AGS is also widely known for their handcrafts: embroidery, knitting, crocheting, and weaving. Embroidered clothing, tablecloths, doilies, and tortilla covers are cultural symbols of the area. Pottery made from natural clay, kneaded, molded and painted by hand grace the tables in restaurants and homes. Also wool textiles (cowboy clothes), stained glass, and artistic ironworks are "hecho mano"---made by hand---here in AGS.

The city is rich in history but is also a very modern industrial city. Nissan, Texas Instruments and a Coca Cola bottling plant are located in the city. There are several big shopping malls as well as a busy downtown shopping area. Movie theaters, restaurants, video game arcades, and this week: a circus is in town!! I wish I could go to the circus but, I guess I will have to miss it!

AGS is a big city, but smaller that GDL, thus the lifestyle is more relaxed and quiet, not so busy and crowded. I have enjoyed seeing the sights and interacting with the people. Soon I hope to be able to post some pictures of the city.

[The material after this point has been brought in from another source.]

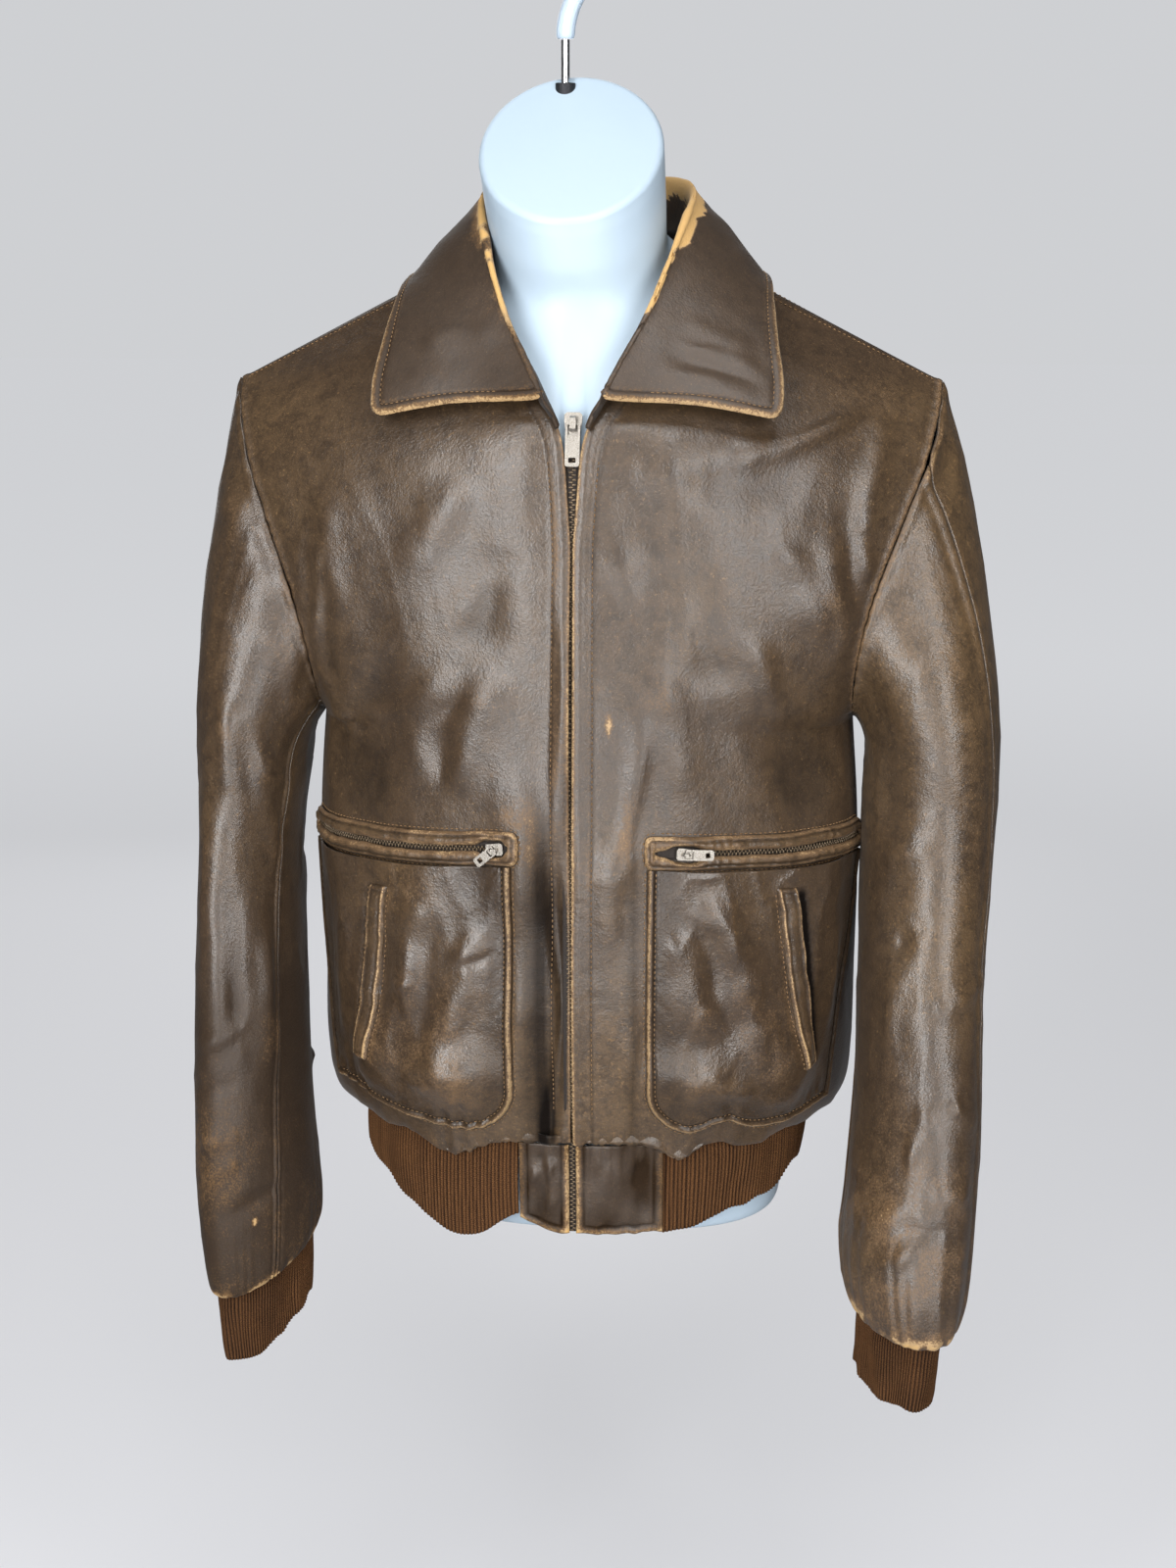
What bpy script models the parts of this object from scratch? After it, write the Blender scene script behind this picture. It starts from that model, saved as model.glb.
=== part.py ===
"""A worn leather flight jacket, zipped up on a hanging torso form.

Metres, +Z up, the jacket's front faces -Y. Left and right are the viewer's, looking at the front.
The garment is laid out in its own frame (z = 0 at the front hem, x = 0 at the zip) and hangs from
the empty "hang_point", which puts the inside top of the hook's crook at the origin.
"""

import itertools
import math
from collections import namedtuple

import bmesh
import bpy
import numpy as np
from mathutils import Matrix, Vector

# ---------------------------------------------------------------- driving dimensions
LEATHER = 0.0016
RIB = 0.0024
COLLAR = 0.0030
SEAM_GAP = 0.0003
WELD_CELL = 0.00001

SIDES = {"left": -1, "right": 1}

# Each section runs from the centre line (in_) to the side seam or armhole (out_), turning by `turn` degrees.
Section = namedtuple("Section", "in_x in_y in_z out_x out_y out_z turn")
ARMPIT_ROW = 5
FRONT_SECTIONS = (
    Section(0.0022, -0.1235, 0.0645, 0.1590, 0.004, 0.072, 90),  # tucked behind the rib's top
    Section(0.0022, -0.1245, 0.0600, 0.1720, 0.004, 0.054, 90),  # lowest point of the blouson
    Section(0.0022, -0.1290, 0.0780, 0.1840, 0.003, 0.076, 90),
    Section(0.0022, -0.1370, 0.160, 0.1862, 0.002, 0.152, 90),
    Section(0.0022, -0.1330, 0.265, 0.1862, 0.000, 0.250, 90),
    Section(0.0022, -0.1290, 0.345, 0.1810, 0.000, 0.328, 90),  # armpit
    Section(0.0022, -0.1270, 0.385, 0.1785, -0.037, 0.341, 83),
    Section(0.0022, -0.1240, 0.425, 0.1800, -0.063, 0.372, 74),
    Section(0.0024, -0.1190, 0.470, 0.1900, -0.069, 0.418, 64),
    Section(0.0065, -0.1130, 0.522, 0.2070, -0.058, 0.464, 54),  # zip's top, spread by the slider
    Section(0.0200, -0.0985, 0.548, 0.2220, -0.040, 0.501, 42),
    Section(0.0500, -0.0620, 0.590, 0.2310, -0.018, 0.534, 28),
    Section(0.0780, -0.0040, 0.632, 0.2335, 0.000, 0.552, 14),  # shoulder seam
)
BACK_NECK_ROW = 10
BACK_SECTIONS = (
    Section(0.0, 0.112, 0.067, 0.1590, 0.004, 0.072, 90),
    Section(0.0, 0.119, 0.052, 0.1720, 0.004, 0.054, 90),
    Section(0.0, 0.125, 0.076, 0.1840, 0.003, 0.076, 90),
    Section(0.0, 0.124, 0.160, 0.1862, 0.002, 0.152, 90),
    Section(0.0, 0.119, 0.262, 0.1862, 0.000, 0.250, 90),
    Section(0.0, 0.121, 0.345, 0.1810, 0.000, 0.328, 90),
    Section(0.0, 0.122, 0.390, 0.1800, 0.040, 0.345, 83),
    Section(0.0, 0.121, 0.440, 0.1830, 0.070, 0.380, 74),
    Section(0.0, 0.115, 0.500, 0.1940, 0.080, 0.425, 64),
    Section(0.0, 0.100, 0.570, 0.2095, 0.072, 0.468, 54),
    Section(0.0, 0.066, 0.646, 0.2230, 0.052, 0.505, 42),  # back neck seam
    Section(0.046, 0.045, 0.644, 0.2310, 0.026, 0.535, 28),
    Section(0.078, -0.004, 0.632, 0.2335, 0.000, 0.552, 14),
)
TOP_ROW = len(FRONT_SECTIONS) - 1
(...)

In the meanwhile...

Hasta luego

Tuesday, July 20, 2010

Pictures of Guadalajara

When I visited friends in La Chona (more about that later) Brenda had a laptop and I could upload photos to my blog. I hope you enjoy them





This is my birriria de chivo! Yum! It is good with tortillas and aguas frescas de jamaica to drink. A good dinner!





I am standing in front of the kitchen in the restaurant. Notice the Talavera tile. My friend, Rosario, is sitting at our table.







The restaurant where we ate our dinner (la comida). The little animal statue in front is a goat. The signs say: Birria of goat and the other barbeque of sheep!






In front of the Instituto Cultural de Cabanas where there are many of Orozco's paintings.





I am sitting in front of the Fountain of Fire in the Plaza Tapatio. It is a pretty place.





One of the big jewelry stores in the area.





Kids playing in the fountain!





The Plaza Fundadores, the plaza of the founder of GDL.



This is the Degollado Theater. Some day I hope to go inside!





The Plaza Liberacion, the main plaza in GDL. The cathedral is in the background.